[CAD and scene scripts]
++++++++++
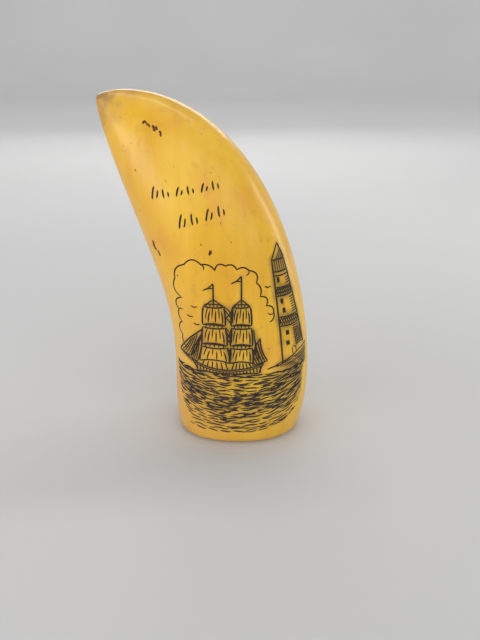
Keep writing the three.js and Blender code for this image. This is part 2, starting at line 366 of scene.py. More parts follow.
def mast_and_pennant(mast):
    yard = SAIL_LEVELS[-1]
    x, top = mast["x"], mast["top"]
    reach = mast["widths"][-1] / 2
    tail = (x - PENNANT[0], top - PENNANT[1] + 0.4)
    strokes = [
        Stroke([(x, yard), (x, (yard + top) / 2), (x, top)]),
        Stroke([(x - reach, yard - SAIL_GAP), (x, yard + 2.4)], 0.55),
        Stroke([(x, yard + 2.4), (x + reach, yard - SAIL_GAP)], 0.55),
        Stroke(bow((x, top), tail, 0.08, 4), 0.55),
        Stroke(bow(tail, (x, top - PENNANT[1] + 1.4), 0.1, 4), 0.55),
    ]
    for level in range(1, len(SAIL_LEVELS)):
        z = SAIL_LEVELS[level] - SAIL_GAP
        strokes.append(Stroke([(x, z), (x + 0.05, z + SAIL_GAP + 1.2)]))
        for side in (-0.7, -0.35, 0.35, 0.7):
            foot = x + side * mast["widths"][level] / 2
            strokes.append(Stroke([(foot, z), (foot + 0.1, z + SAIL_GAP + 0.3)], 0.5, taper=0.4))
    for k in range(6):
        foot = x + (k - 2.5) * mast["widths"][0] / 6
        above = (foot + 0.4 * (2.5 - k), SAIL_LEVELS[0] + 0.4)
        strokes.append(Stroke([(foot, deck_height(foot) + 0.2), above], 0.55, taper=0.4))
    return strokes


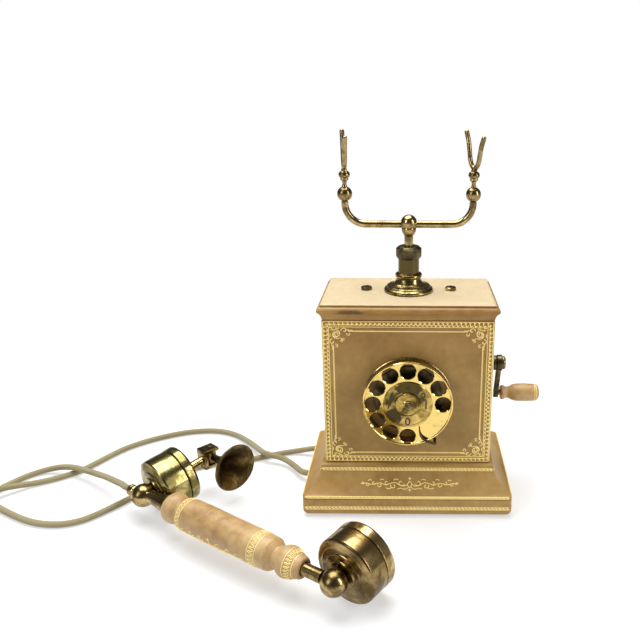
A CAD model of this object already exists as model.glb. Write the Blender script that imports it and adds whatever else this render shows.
++++++++++
Reproduce every line of the material above exactly.

**Answer in full**.
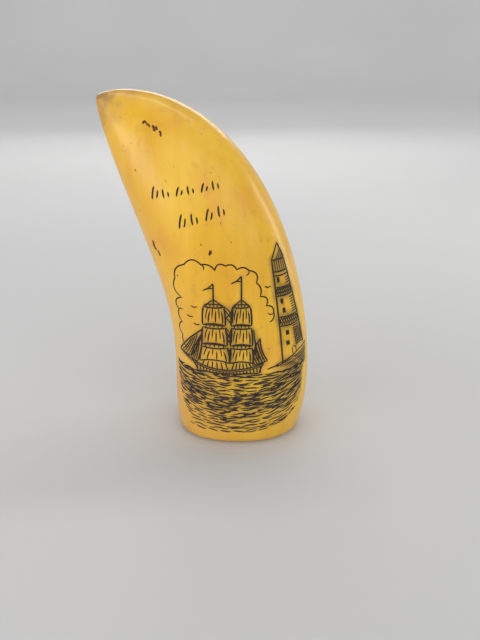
Keep writing the three.js and Blender code for this image. This is part 2, starting at line 366 of scene.py. More parts follow.
def mast_and_pennant(mast):
    yard = SAIL_LEVELS[-1]
    x, top = mast["x"], mast["top"]
    reach = mast["widths"][-1] / 2
    tail = (x - PENNANT[0], top - PENNANT[1] + 0.4)
    strokes = [
        Stroke([(x, yard), (x, (yard + top) / 2), (x, top)]),
        Stroke([(x - reach, yard - SAIL_GAP), (x, yard + 2.4)], 0.55),
        Stroke([(x, yard + 2.4), (x + reach, yard - SAIL_GAP)], 0.55),
        Stroke(bow((x, top), tail, 0.08, 4), 0.55),
        Stroke(bow(tail, (x, top - PENNANT[1] + 1.4), 0.1, 4), 0.55),
    ]
    for level in range(1, len(SAIL_LEVELS)):
        z = SAIL_LEVELS[level] - SAIL_GAP
        strokes.append(Stroke([(x, z), (x + 0.05, z + SAIL_GAP + 1.2)]))
        for side in (-0.7, -0.35, 0.35, 0.7):
            foot = x + side * mast["widths"][level] / 2
            strokes.append(Stroke([(foot, z), (foot + 0.1, z + SAIL_GAP + 0.3)], 0.5, taper=0.4))
    for k in range(6):
        foot = x + (k - 2.5) * mast["widths"][0] / 6
        above = (foot + 0.4 * (2.5 - k), SAIL_LEVELS[0] + 0.4)
        strokes.append(Stroke([(foot, deck_height(foot) + 0.2), above], 0.55, taper=0.4))
    return strokes


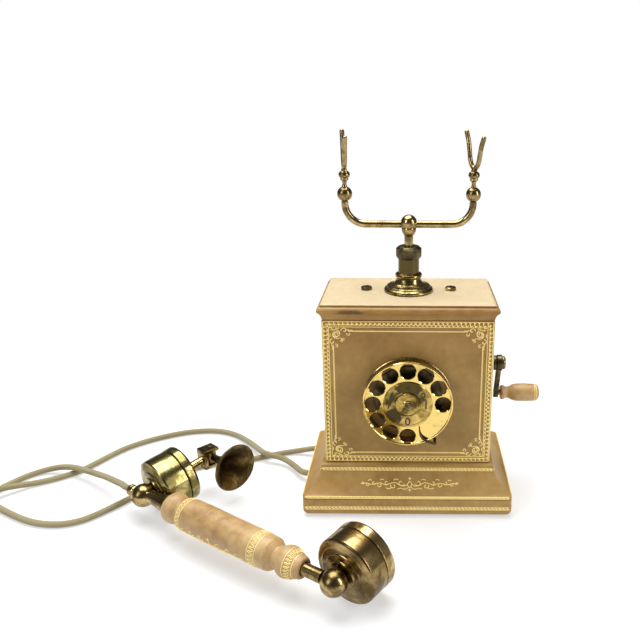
A CAD model of this object already exists as model.glb. Write the Blender script that imports it and adds whatever else this render shows.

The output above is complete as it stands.